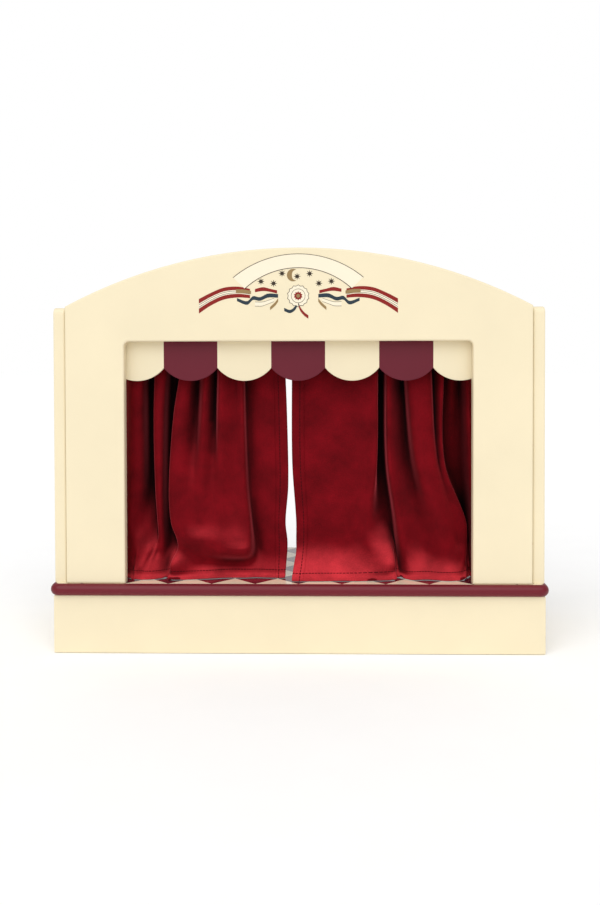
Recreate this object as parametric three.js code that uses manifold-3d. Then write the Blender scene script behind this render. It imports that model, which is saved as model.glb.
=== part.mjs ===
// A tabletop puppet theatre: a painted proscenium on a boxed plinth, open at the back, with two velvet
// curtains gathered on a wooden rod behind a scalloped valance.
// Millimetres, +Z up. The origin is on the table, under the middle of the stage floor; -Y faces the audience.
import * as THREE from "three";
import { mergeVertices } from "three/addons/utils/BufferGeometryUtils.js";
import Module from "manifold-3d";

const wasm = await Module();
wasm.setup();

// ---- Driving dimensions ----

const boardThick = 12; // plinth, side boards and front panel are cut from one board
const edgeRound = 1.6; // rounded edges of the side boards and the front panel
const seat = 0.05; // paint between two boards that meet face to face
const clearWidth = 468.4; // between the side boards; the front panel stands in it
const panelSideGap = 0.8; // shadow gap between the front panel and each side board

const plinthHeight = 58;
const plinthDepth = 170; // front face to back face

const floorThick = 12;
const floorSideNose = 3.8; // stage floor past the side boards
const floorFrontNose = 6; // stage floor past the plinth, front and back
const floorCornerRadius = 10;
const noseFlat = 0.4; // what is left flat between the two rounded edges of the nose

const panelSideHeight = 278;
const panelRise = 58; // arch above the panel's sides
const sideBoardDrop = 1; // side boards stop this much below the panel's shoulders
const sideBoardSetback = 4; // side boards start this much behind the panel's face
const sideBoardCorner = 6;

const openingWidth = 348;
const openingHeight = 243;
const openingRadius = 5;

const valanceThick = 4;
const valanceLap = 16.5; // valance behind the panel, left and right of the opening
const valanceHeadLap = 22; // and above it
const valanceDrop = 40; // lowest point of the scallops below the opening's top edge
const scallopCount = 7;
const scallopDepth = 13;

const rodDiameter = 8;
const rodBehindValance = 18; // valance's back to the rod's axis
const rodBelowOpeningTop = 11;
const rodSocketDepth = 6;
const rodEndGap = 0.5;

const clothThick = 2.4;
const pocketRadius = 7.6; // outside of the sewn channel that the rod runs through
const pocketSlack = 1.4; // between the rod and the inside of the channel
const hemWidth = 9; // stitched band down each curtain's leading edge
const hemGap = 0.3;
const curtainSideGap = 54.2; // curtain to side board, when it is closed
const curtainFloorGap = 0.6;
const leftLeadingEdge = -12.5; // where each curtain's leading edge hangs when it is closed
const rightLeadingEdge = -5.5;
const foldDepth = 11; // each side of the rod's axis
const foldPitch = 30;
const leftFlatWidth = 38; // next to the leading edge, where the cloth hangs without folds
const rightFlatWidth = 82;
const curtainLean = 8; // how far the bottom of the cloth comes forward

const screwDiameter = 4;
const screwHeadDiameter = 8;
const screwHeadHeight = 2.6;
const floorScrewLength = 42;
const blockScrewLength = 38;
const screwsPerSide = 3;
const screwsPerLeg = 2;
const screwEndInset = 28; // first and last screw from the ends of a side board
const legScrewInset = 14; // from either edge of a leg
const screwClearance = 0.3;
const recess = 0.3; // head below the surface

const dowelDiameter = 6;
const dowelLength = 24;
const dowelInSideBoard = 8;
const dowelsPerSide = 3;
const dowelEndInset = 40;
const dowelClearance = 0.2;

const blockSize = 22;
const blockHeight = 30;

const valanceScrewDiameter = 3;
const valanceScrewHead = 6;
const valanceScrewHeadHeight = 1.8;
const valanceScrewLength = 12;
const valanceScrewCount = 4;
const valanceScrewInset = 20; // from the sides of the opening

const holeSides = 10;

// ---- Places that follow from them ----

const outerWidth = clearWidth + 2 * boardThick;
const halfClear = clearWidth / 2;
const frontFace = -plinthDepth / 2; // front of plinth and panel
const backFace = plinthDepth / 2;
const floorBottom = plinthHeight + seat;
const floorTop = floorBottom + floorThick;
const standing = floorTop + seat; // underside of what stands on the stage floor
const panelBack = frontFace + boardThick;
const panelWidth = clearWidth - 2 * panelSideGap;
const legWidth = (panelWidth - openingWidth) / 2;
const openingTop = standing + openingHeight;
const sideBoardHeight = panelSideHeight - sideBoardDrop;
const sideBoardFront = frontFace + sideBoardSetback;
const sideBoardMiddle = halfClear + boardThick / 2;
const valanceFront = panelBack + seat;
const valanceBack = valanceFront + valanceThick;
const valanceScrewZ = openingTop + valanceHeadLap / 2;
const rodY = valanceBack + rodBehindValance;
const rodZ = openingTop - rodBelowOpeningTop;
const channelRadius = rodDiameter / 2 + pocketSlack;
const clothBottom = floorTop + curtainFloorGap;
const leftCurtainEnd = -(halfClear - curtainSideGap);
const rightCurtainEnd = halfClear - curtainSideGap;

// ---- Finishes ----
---
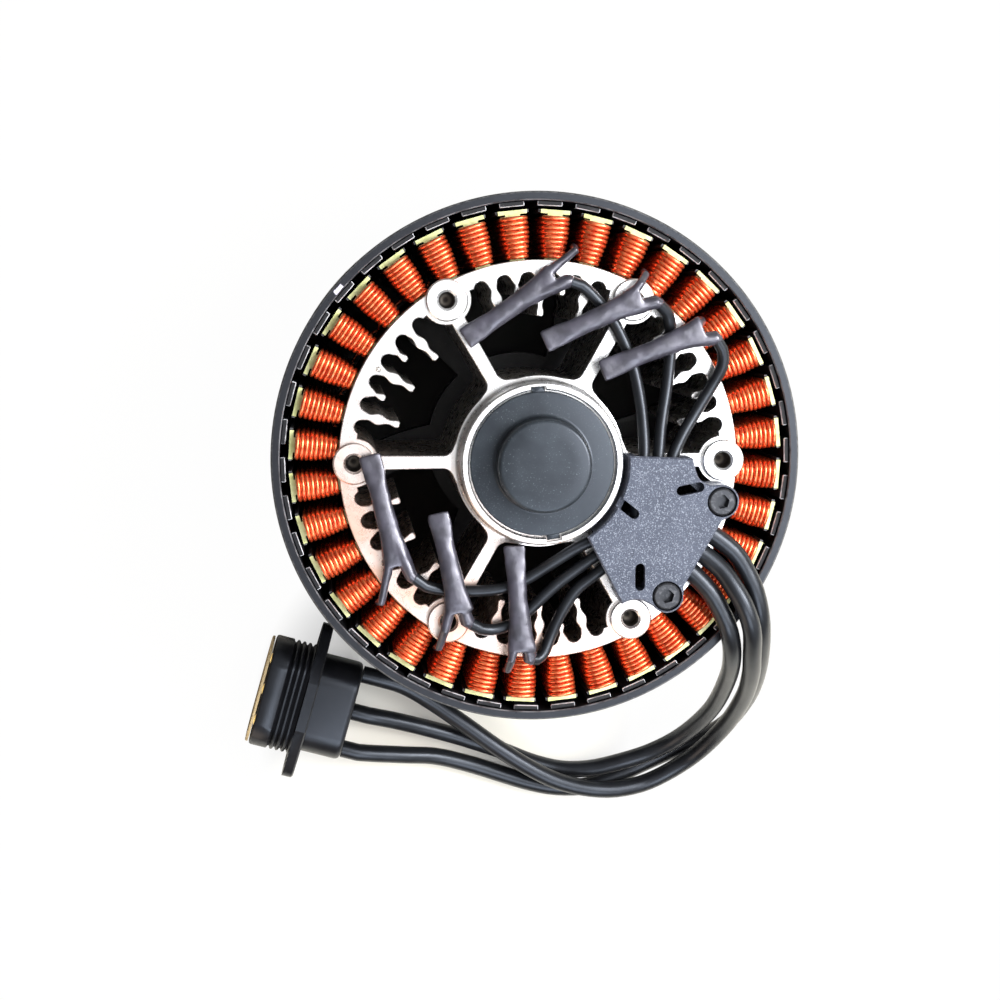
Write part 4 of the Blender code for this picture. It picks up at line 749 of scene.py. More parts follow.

[PROBLEM TO SOLVE]
Write out exactly the lines from the one with "Recreate this object" through the one with "const openingRadius = 5;", including both, and no others.

[EXERCISE ANSWER]
Recreate this object as parametric three.js code that uses manifold-3d. Then write the Blender scene script behind this render. It imports that model, which is saved as model.glb.
=== part.mjs ===
// A tabletop puppet theatre: a painted proscenium on a boxed plinth, open at the back, with two velvet
// curtains gathered on a wooden rod behind a scalloped valance.
// Millimetres, +Z up. The origin is on the table, under the middle of the stage floor; -Y faces the audience.
import * as THREE from "three";
import { mergeVertices } from "three/addons/utils/BufferGeometryUtils.js";
import Module from "manifold-3d";

const wasm = await Module();
wasm.setup();

// ---- Driving dimensions ----

const boardThick = 12; // plinth, side boards and front panel are cut from one board
const edgeRound = 1.6; // rounded edges of the side boards and the front panel
const seat = 0.05; // paint between two boards that meet face to face
const clearWidth = 468.4; // between the side boards; the front panel stands in it
const panelSideGap = 0.8; // shadow gap between the front panel and each side board

const plinthHeight = 58;
const plinthDepth = 170; // front face to back face

const floorThick = 12;
const floorSideNose = 3.8; // stage floor past the side boards
const floorFrontNose = 6; // stage floor past the plinth, front and back
const floorCornerRadius = 10;
const noseFlat = 0.4; // what is left flat between the two rounded edges of the nose

const panelSideHeight = 278;
const panelRise = 58; // arch above the panel's sides
const sideBoardDrop = 1; // side boards stop this much below the panel's shoulders
const sideBoardSetback = 4; // side boards start this much behind the panel's face
const sideBoardCorner = 6;

const openingWidth = 348;
const openingHeight = 243;
const openingRadius = 5;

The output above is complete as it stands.